Descrição
Contrairement à ce que l’on pourrait attendre, il n’est, dans cet ouvrage, pas tant question des morts que des vivants, des survivants. Le rôle particulier joué par le souverain dans les institutions médiévales fait que sa mort échappe à la dimension intime, familial, pour devenir publique. Dès 1063, elle devient, avec Ferdinand Ier de León, l’objet d’une véritable mise en scène sur plusieurs jours, caractère qu’elle ne perd plus dès lors, du moins dans les textes, que ce soit pour glorifier le défunt (ainsi de Jacques Ier d’Aragon ou, surtout, de la mort chevaleresque entre toutes de son père Pierre II à la bataille de Muret) ou au contraire pour le décrier (ce que font les textes castillans évoquant la fuite éperdue de l’aragonais Alphonse le Batailleur).
Pour les souverains, la mort est aussi une transformation du statut, un passage vers un autre état, celui à la fois de modèle pour ses successeurs et de fondement de la légitimité du royaume. L’élection de sépulture voit ainsi s’affronter deux logiques, celle, commune à l’ensemble de la noblesse des XIe, XIIe et XIIIe siècles, de la famille et de la piété personnelle d’une part, et celle de la légitimité dynastique et de l’affirmation territoriale de l’autre. Les royaumes de la péninsule ibérique, aux frontières perpétuellement mobiles entre le règne de Sanche le Grand et ceux de Ferdinand III en Castille et León et de Jacques Ier en Aragon, le reflètent pleinement, succession de fondation de lieux de sépultures royales et de transfert de celles-ci, où la présence du corps d’un souverain en un royaume est source de légitimité pour les souverains, mais aussi de préséance pour un souverain sur son voisin, et où, au contraire, un souverain ayant, aux yeux de sa noblesse ou de son successeur, failli peut, comme Sanche VII de Navarre, se voir exclu de la nécropole royale.
La péninsule est, aux XIe et XIIe siècles, un lieu d’expérimentation tant pour l’organisation des sépultures, qui là encore voit s’affronter logique familiale et logique politique, que pour leur forme, renforcée par la réticence quasi généralisée des souverains (à l’exception de Ferdinand II et d’Alphonse IX de León) à la forme du gisant.

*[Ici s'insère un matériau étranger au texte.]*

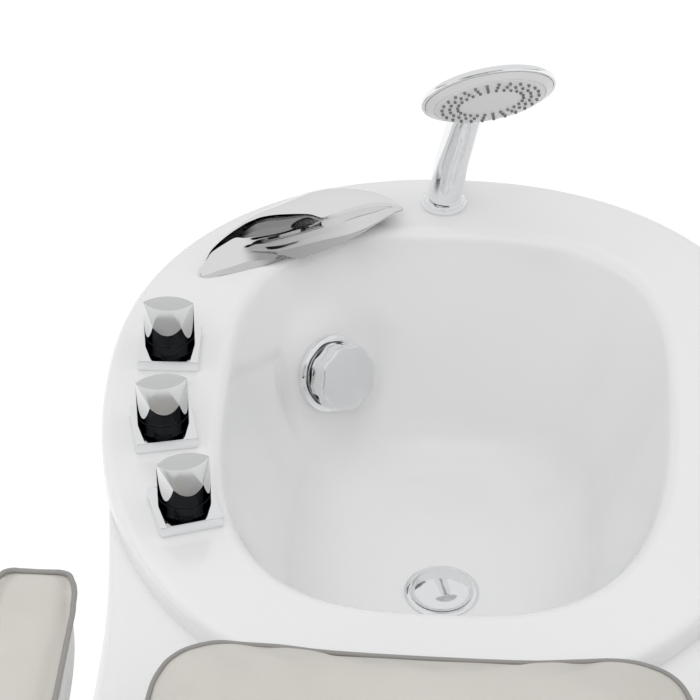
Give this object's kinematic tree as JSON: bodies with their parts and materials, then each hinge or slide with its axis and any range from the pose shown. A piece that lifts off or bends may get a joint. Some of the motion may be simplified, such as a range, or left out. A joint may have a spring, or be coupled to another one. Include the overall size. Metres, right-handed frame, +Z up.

Dans l’un et l’autre domaine, ces recherches hispaniques furent source d’inspiration au XIIIe siècle pour les dynasties capétienne et plantagenêt et pour la noblesse qui les entourait, notamment par le biais des mariages entre les grandes familles de l’un et de l’autre côté des Pyrénées, occasion, tout particulièrement à la fin du XIIe siècle et au début du XIIIe siècle, d’un resserrement des liens entre les dynasties de l’Europe occidentale.
En cela, les monuments funéraires des rois de la péninsule ibérique qu’étudie cet ouvrage sont non seulement des oeuvres d’art d’une qualité parfois exceptionnelle, mais aussi des témoins privilégiés à la fois de la nature de la royauté dans la péninsule ibérique et de liens tissés entre ici-bas et au-delà bien plus complexe que ne le laissent apparaître les seuls textes théologiques.